##### INPUT MATERIAL #####
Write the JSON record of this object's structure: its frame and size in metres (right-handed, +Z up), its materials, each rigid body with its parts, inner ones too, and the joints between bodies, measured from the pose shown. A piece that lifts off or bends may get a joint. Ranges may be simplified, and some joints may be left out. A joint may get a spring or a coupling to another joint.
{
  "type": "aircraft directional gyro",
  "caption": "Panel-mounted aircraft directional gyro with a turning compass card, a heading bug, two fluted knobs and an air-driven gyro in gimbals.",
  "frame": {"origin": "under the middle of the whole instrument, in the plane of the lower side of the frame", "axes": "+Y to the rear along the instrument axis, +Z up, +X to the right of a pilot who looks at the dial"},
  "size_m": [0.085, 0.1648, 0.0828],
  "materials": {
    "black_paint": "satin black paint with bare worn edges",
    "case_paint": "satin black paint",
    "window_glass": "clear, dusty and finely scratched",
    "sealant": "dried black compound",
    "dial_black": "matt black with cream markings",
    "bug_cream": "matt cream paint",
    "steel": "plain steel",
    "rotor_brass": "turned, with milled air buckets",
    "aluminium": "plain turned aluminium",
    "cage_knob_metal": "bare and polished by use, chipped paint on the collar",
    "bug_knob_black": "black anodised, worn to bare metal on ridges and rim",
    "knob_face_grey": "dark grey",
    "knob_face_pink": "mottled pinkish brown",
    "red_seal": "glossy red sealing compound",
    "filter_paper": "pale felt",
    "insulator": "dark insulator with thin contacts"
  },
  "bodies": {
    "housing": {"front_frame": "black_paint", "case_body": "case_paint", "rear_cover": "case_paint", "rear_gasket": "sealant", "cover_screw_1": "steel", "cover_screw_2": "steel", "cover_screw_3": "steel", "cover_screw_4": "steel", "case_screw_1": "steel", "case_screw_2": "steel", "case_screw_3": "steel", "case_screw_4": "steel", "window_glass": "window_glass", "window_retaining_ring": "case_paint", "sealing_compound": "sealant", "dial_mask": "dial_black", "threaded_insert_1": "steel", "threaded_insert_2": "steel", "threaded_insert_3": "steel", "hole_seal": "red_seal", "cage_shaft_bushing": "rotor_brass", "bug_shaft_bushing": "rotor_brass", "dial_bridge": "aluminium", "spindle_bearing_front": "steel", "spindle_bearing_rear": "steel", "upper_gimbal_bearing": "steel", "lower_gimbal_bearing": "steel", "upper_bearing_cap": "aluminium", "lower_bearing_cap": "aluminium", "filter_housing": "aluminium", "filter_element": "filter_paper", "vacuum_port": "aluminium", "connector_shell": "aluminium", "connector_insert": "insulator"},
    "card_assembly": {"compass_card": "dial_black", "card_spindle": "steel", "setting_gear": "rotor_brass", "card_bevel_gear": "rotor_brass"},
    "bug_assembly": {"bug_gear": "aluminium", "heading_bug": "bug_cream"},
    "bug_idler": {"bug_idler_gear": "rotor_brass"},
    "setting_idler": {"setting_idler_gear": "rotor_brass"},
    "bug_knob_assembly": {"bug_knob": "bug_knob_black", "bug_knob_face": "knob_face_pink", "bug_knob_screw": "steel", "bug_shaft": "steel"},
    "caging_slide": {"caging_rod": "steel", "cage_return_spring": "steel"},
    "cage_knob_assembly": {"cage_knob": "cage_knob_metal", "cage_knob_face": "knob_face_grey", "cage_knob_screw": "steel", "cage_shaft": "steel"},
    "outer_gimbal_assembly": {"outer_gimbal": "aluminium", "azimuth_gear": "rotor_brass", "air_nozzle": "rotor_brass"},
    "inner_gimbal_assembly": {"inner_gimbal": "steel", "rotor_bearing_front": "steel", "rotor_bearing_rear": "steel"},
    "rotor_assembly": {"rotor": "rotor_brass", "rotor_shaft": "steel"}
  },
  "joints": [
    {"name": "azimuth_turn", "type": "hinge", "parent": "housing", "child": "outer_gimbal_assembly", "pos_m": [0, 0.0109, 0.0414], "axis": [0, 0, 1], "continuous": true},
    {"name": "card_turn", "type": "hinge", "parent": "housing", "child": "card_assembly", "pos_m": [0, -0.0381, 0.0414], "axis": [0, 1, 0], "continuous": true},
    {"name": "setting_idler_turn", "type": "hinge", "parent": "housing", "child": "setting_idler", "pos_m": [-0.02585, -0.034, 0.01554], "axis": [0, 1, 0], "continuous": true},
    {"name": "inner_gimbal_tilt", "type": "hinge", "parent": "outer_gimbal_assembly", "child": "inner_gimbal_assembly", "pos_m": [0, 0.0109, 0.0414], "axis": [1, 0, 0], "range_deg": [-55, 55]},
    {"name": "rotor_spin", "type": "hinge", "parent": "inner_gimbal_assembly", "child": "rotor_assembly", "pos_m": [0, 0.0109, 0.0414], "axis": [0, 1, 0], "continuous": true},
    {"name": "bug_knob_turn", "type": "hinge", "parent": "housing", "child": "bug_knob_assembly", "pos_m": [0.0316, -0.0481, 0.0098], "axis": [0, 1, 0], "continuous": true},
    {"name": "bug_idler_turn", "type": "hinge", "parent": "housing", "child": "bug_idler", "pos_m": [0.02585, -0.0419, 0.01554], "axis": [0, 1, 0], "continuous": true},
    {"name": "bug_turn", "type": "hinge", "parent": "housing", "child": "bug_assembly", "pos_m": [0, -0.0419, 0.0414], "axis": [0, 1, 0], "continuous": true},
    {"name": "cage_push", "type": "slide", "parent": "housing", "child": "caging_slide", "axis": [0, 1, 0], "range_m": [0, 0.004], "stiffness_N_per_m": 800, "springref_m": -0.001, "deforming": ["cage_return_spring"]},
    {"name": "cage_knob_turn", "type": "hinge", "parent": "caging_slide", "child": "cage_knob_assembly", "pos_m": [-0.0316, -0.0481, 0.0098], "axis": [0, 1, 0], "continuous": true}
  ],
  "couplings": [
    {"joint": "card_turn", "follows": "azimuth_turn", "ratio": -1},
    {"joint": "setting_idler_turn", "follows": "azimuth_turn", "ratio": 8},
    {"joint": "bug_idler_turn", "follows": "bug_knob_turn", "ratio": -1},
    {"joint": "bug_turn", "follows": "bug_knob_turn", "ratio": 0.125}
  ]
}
#####
##### INPUT MATERIAL #####
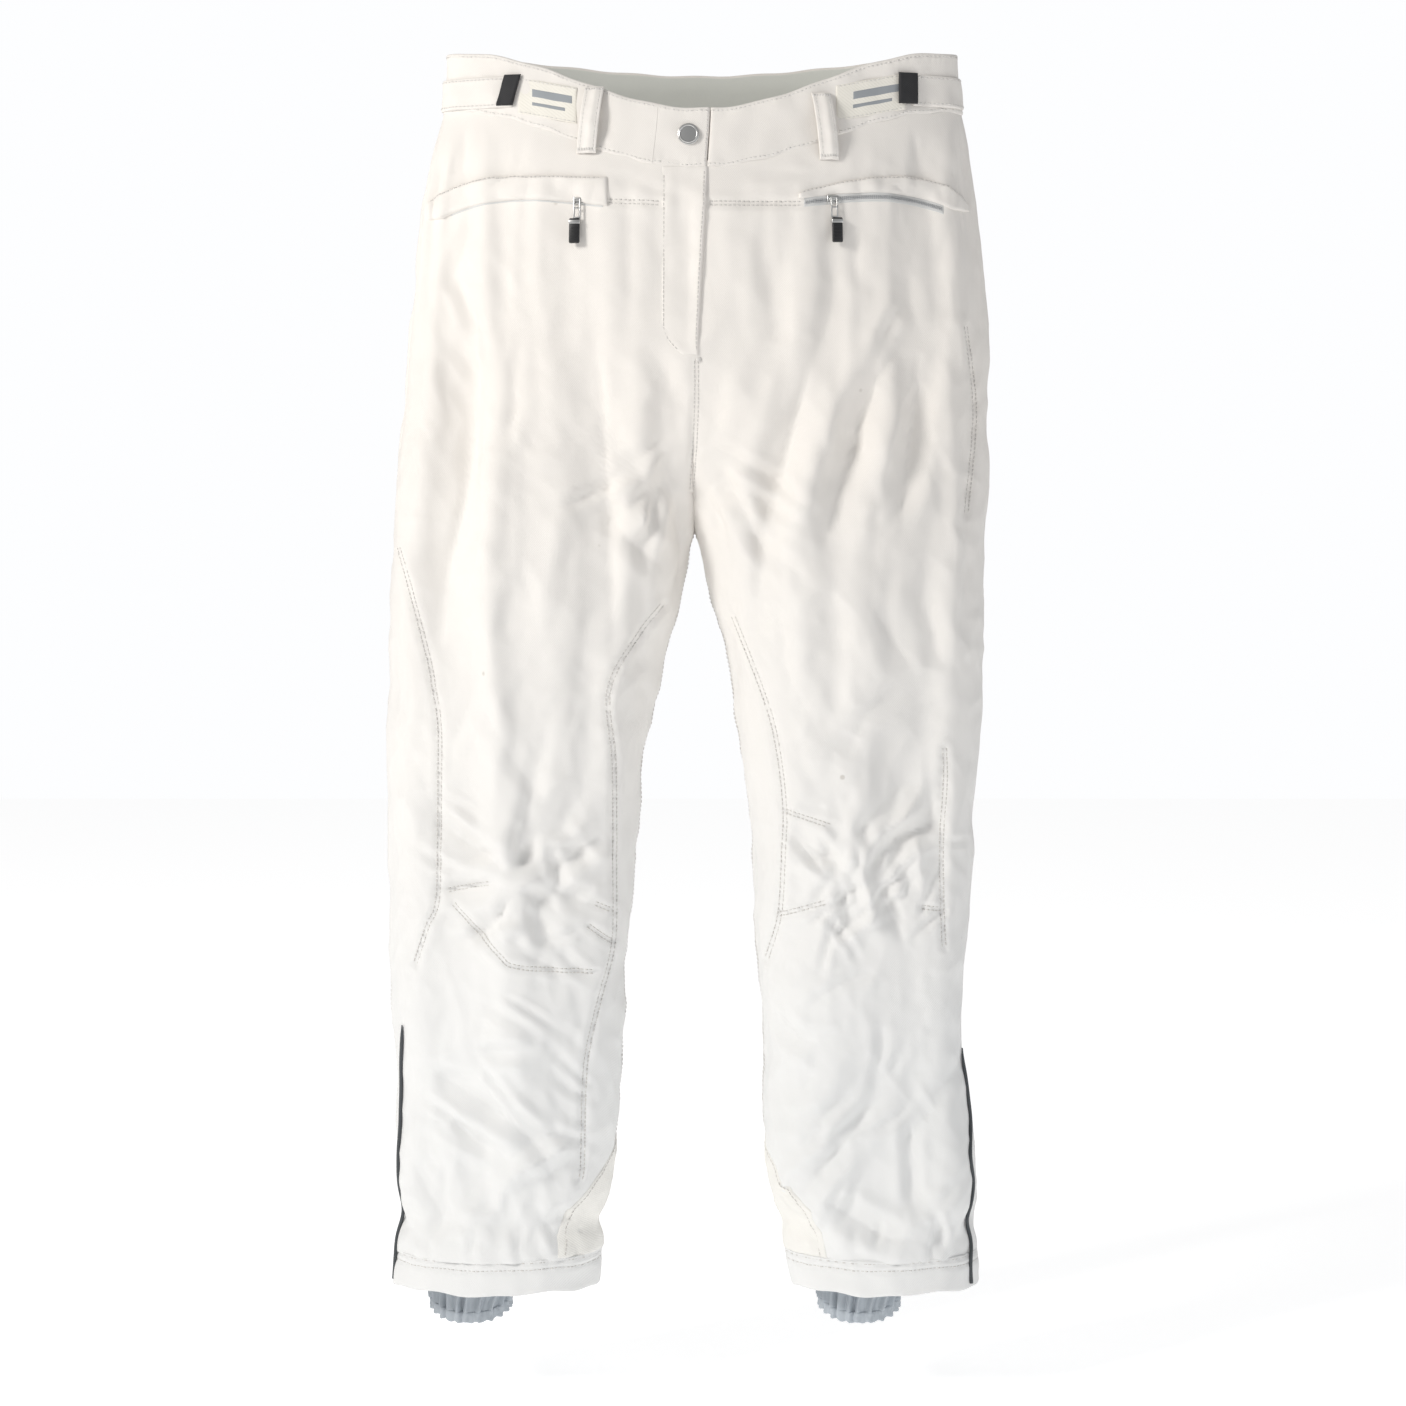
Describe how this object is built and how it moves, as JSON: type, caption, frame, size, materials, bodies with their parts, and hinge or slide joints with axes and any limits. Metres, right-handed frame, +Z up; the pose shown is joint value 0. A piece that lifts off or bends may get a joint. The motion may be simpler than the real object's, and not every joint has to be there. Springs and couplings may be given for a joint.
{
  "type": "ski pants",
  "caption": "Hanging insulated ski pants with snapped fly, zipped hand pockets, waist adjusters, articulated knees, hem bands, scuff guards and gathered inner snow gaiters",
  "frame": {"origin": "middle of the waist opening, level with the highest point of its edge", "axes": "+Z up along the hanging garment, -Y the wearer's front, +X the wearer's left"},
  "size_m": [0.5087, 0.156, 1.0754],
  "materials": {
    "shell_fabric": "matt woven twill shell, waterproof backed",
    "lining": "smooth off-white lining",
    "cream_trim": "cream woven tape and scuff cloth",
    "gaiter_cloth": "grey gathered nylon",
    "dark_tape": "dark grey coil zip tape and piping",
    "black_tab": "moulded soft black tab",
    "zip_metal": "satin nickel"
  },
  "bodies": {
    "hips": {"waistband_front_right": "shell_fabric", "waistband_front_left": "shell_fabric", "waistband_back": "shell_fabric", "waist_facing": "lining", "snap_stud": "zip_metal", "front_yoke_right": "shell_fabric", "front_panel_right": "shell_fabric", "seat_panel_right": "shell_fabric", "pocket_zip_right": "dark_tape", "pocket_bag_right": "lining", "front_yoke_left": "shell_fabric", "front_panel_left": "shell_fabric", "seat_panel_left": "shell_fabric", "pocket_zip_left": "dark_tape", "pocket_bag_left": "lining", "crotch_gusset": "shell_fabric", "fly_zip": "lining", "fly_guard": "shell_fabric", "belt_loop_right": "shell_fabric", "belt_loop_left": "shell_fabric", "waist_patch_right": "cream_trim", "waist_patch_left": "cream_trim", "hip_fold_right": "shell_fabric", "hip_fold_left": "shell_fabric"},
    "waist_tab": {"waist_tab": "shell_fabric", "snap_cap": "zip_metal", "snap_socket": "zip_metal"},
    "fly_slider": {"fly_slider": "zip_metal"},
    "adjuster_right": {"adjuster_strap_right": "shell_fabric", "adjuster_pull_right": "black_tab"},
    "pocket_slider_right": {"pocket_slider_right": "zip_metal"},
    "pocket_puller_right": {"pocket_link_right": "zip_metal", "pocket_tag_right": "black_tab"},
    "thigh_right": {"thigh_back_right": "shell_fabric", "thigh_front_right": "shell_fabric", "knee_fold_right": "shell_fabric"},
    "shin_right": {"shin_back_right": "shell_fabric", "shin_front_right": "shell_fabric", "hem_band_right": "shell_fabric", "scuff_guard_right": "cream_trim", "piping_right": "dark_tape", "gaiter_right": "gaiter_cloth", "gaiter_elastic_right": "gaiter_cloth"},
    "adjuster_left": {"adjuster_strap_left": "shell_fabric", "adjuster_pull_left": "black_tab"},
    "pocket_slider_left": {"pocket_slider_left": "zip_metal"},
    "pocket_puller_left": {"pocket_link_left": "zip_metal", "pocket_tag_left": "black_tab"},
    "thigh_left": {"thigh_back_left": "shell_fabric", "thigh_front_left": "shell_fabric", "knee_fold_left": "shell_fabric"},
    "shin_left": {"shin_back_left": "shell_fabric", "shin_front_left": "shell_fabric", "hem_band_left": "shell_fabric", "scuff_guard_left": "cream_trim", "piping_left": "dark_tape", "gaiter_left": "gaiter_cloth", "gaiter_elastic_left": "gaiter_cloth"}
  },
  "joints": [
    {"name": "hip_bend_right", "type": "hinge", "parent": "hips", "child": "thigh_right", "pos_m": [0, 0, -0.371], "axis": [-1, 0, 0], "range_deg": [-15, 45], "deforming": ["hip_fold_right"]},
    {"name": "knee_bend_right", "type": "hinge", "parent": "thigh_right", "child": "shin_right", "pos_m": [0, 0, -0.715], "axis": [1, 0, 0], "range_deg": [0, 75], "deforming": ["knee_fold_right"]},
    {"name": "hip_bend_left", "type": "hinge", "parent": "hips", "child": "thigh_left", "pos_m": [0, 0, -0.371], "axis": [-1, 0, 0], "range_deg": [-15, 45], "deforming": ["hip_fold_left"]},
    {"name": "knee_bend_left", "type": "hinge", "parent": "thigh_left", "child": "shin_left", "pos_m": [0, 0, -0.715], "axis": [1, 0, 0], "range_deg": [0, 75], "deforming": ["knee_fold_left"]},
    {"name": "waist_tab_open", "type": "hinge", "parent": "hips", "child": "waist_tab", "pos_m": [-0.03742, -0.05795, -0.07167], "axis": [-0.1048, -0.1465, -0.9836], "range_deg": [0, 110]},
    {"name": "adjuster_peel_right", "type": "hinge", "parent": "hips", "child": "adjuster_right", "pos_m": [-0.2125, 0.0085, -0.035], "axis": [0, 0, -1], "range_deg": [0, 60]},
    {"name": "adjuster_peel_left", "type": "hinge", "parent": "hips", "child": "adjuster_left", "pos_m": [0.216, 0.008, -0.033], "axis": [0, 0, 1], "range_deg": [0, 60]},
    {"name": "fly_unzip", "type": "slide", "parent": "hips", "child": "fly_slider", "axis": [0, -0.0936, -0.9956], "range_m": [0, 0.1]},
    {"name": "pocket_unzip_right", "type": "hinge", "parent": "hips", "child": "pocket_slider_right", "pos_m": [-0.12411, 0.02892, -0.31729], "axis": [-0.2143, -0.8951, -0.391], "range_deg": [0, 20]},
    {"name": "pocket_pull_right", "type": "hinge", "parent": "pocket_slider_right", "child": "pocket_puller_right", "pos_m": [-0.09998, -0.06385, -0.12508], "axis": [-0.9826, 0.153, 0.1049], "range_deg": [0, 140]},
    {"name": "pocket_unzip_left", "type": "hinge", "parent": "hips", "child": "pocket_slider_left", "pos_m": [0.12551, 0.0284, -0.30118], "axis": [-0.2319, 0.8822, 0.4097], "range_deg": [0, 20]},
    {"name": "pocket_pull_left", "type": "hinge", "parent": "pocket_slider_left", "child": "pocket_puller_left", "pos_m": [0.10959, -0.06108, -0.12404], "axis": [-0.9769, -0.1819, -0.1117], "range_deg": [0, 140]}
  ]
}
#####
##### INPUT MATERIAL #####
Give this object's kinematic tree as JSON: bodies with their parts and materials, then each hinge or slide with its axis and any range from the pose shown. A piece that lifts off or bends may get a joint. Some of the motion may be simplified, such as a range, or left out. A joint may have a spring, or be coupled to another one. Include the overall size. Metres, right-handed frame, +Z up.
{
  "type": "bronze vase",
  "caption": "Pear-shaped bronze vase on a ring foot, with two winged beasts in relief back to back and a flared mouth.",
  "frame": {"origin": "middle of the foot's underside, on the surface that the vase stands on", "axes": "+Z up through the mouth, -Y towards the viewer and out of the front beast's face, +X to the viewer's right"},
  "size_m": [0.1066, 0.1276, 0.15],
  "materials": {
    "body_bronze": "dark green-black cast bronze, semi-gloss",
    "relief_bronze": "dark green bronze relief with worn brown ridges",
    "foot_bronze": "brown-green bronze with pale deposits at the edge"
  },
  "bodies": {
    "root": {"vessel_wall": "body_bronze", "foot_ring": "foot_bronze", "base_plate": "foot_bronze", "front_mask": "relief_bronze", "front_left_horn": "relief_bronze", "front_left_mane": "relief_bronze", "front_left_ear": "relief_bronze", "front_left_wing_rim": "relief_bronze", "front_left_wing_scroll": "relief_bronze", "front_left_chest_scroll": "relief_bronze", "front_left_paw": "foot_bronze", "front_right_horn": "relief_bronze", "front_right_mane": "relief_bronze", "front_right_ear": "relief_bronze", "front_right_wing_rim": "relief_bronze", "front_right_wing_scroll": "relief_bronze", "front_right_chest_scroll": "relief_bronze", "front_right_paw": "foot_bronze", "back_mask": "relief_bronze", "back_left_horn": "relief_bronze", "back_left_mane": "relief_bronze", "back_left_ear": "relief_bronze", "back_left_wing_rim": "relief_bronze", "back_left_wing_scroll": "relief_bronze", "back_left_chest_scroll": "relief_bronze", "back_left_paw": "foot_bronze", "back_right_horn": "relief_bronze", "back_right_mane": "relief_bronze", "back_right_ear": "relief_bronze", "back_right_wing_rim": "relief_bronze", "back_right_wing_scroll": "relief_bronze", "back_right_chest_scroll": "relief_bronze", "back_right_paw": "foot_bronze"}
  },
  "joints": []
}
#####
#### [THE PROBLEM]
Tally every line of the data that holds the word "pose" and write the count alone.

#### [SOLVED EXERCISE]
3